Pueblo

Para muchos urbanitas de obligación, que no de devoción, pueblo es palabra idílica, sinónimo atinado de escapada, grafismo bendito de refugio. Tenerlo en el zurrón de las devociones es alimento para el largo y sinuoso recorrido de la vida.

Soy de pueblo, quiero serlo, aunque en la partida de nacimiento esté escrito el nombre de una ciudad que contabiliza en millones el censo poblacional. Me toca residir en sus lindes, y en ellas introduzco el voto en la urna cuando toca la movilización electoral.

Mi naturaleza pueblerina no es acta de ruralidad. Está inscrita en el árbol genealógico. Es sangre paisana en las venas. Generaciones abajo leo nombres con mi apellido, que honran el nacimiento y estancia  en poblaciones hechas para estar sin el acto de fe de residir. Soy prisionero de la disyuntiva entre nacer y pacer para buscarse los garbanzos. Un sarcasmo vive pegado a mi existencia: mi pueblo no es de esencia ni de presencia, pero cubre a plenitud las aspiraciones ansiadas de la escapada y el refugio.

Tengo mi pueblo, no como subterfugio del éxodo turístico en casas rurales de fin de semana, puente festivo o quincena vacacional. Allí, en recinto pequeño, recoleto, conservo mi casa, con tajante posesivo. La que fue de mis bisabuelos, abuelos y padres. Es el legado familiar que me permite enarbolar el orgullo de saberme de un lugar. De tener a mano, para cualquier emergencia de identidad, el hoyo de donde salen las raíces.

Tres días acabo de conceder a mi pueblo en las recién concluidas vacaciones navideñas. Venía de ciudad que, como otras, ha prostituido el espíritu de esta fiesta en un soez espectáculo de berreas al consumismo sin freno. Aquí ha prosperado la arenga de regidores a taponar calles comerciales hasta un irresponsable bloqueo peatonal. Con tal actitud sacan pecho de excelencias ciudadanas traducidas al único idioma que entienden: el mercantilismo sin orden ni concierto. Para el de fuera, no para el de dentro.

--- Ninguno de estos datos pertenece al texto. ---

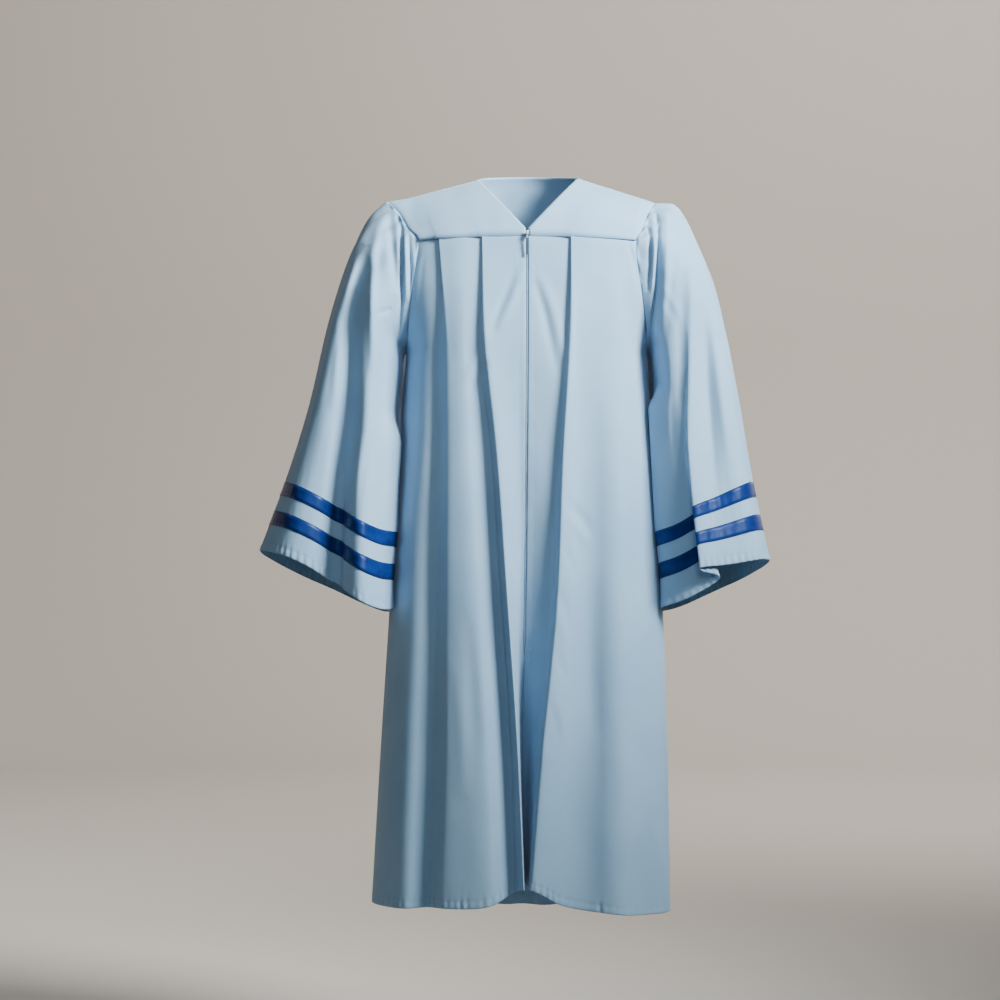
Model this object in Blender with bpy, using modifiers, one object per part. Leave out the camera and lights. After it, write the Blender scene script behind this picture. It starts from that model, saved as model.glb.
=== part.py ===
"""Long robe in its worn form, in metres, +Z up, front towards -Y.

The origin lies between the two neck-to-shoulder points, over the zip line.
Right and left are the wearer's: right is -X. Tables of shape are in millimetres.
"""

import bpy
import numpy as np

MM = 0.001
CLOTH = 0.0012
RIBBON = 0.0010
TAPE = 0.0006
GAP = 0.0003
RIGHT = -1
LEFT = 1

# Heights at which the fold tables of the panels hold their values.
HEIGHTS = (-107, -252, -444, -683, -937, -1165)
ZIP_X = (0, 0, -1, -3, -7, -4)
ZIP_OUT = (3, 0, -5, -22, -48, -65)
CREASE_RADIUS = (1.0, 4, 16, 25, 25, 25)
ZIP_END = -0.772
SEAM_Z = -0.101
YOKE_OUT = 0.0064
CORNER_OUT = 0.0026
CORNER_DROP = 0.0018
UNDERARM_FRACTION = 0.21

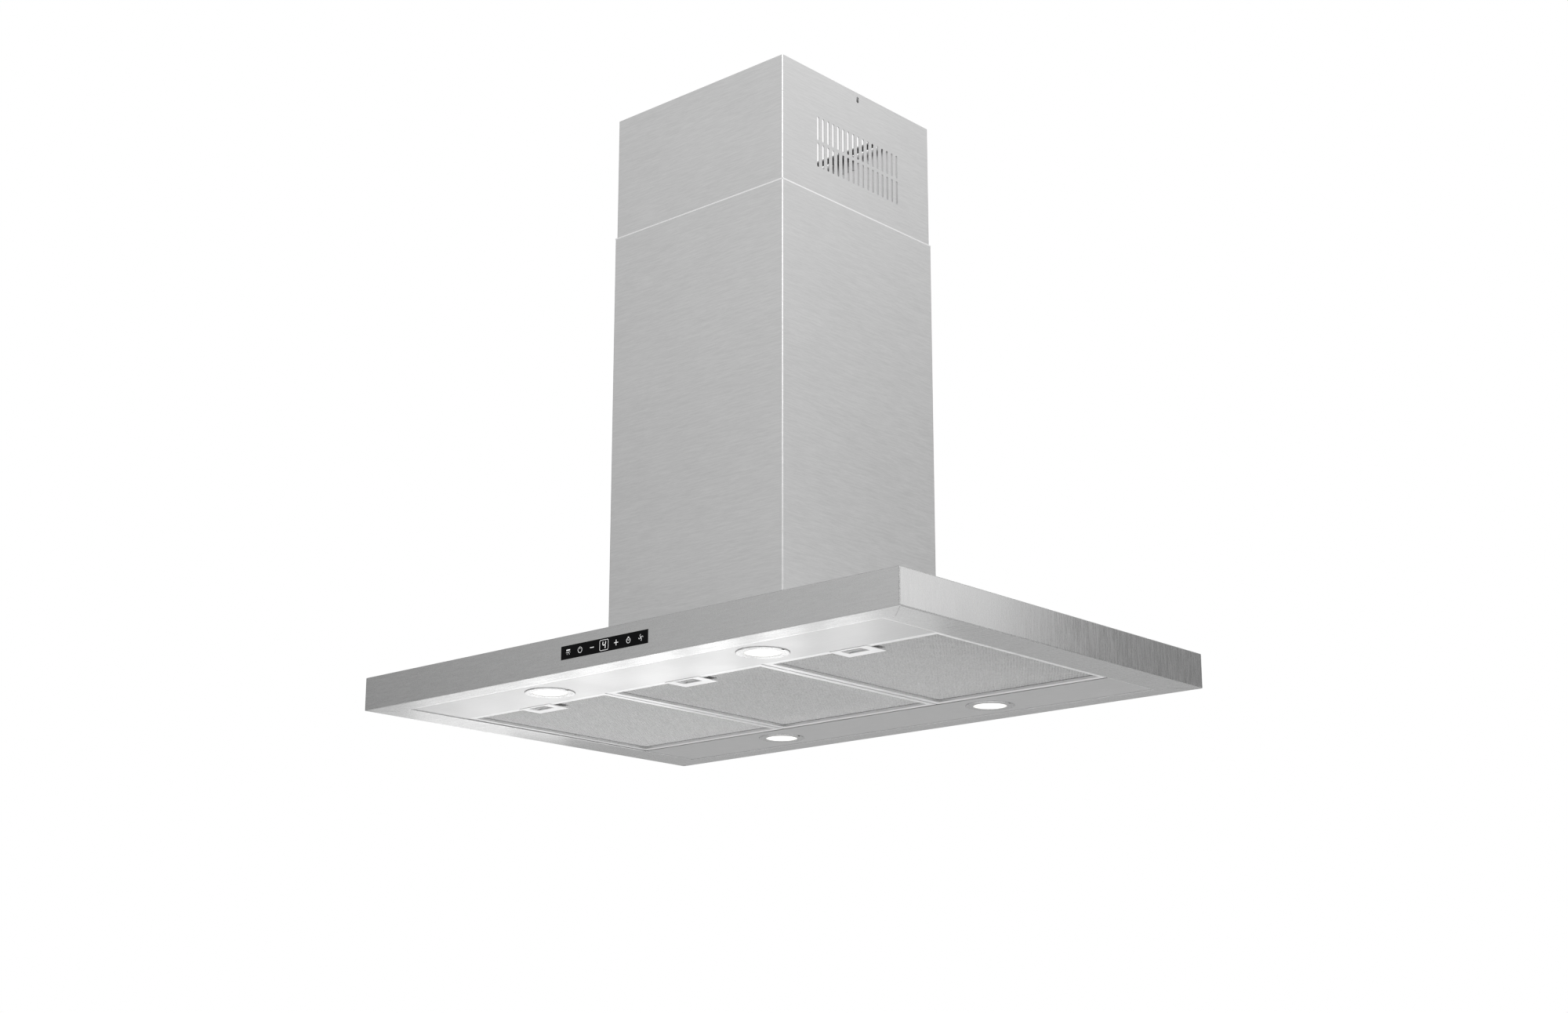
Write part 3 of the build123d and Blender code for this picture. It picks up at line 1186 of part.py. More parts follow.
def power_board():
    """Circuit board with a transformer, two relays and a row of connectors."""
    half = ELEC_WIDTH_Y / 2 - ELEC_WALL - BOARD_MARGIN
    x = ELEC_X + ELEC_WALL + POWER_BOARD_SET
    low = ELEC_BOTTOM + ELEC_WALL + BOARD_MARGIN
    face = x + BOARD_SHEET
    shape = block(x, face, -half, half, low, low + POWER_BOARD_HEIGHT)
    shape += board_block(face, TRANSFORMER_SIZE, TRANSFORMER_PLACE[0] - half, low + TRANSFORMER_PLACE[1])
    for index in range(RELAY_COUNT):
        y = RELAY_PLACE[0] + index * RELAY_PITCH
        shape += board_block(face, RELAY_SIZE, y, low + RELAY_PLACE[1])
    for index in range(CONNECTOR_COUNT):
        y = CONNECTOR_PLACE[0] - half + index * CONNECTOR_PITCH
        shape += board_block(face, CONNECTOR_SIZE, y, low + CONNECTOR_PLACE[1])
    return shape


def board_block(face, size, y, z):
    """One component on a board: its height off the board, its width and its length, from its low corner."""
    return block(face, face + size[0], y, y + size[1], z, z + size[2])


def run_capacitor():
    """Motor capacitor lying against the tray's floor above the board."""
    x = ELEC_X + ELEC_WALL + CAPACITOR_R
    z = ELEC_BOTTOM + ELEC_HEIGHT - ELEC_WALL - CAPACITOR_R - CAPACITOR_TOP_GAP
    y = -ELEC_WIDTH_Y / 2 + ELEC_WALL + CAPACITOR_END_GAP
    can = rod_y(CAPACITOR_R, x, y, y + CAPACITOR_LENGTH, z)
    can = fillet(can.edges().filter_by(GeomType.CIRCLE), CAPACITOR_EDGE)
    end = y + CAPACITOR_LENGTH
    for side in SIDES:
        middle = x + side * TAB_SPACING / 2
        can += block(middle - TAB_THICK / 2, middle + TAB_THICK / 2, end, end + TAB_LENGTH,
                     z - TAB_WIDTH / 2, z + TAB_WIDTH / 2)
    return can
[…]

Tres días en mi pueblo, el de verdad, que he paseado a solas con mis pensamientos en esa oscuridad de la fría noche invernal, levemente amortiguada por unas bombillas que celebraban sin agredir ni competir. He visto el árbol en el centro de la plaza con alegre presencia infantil en un derredor sin aglomeraciones. He deleitado el oído con los villancicos sonando en las calles. He hecho boca agua en los escaparates de las confiterías. Mi pueblo, sin duda.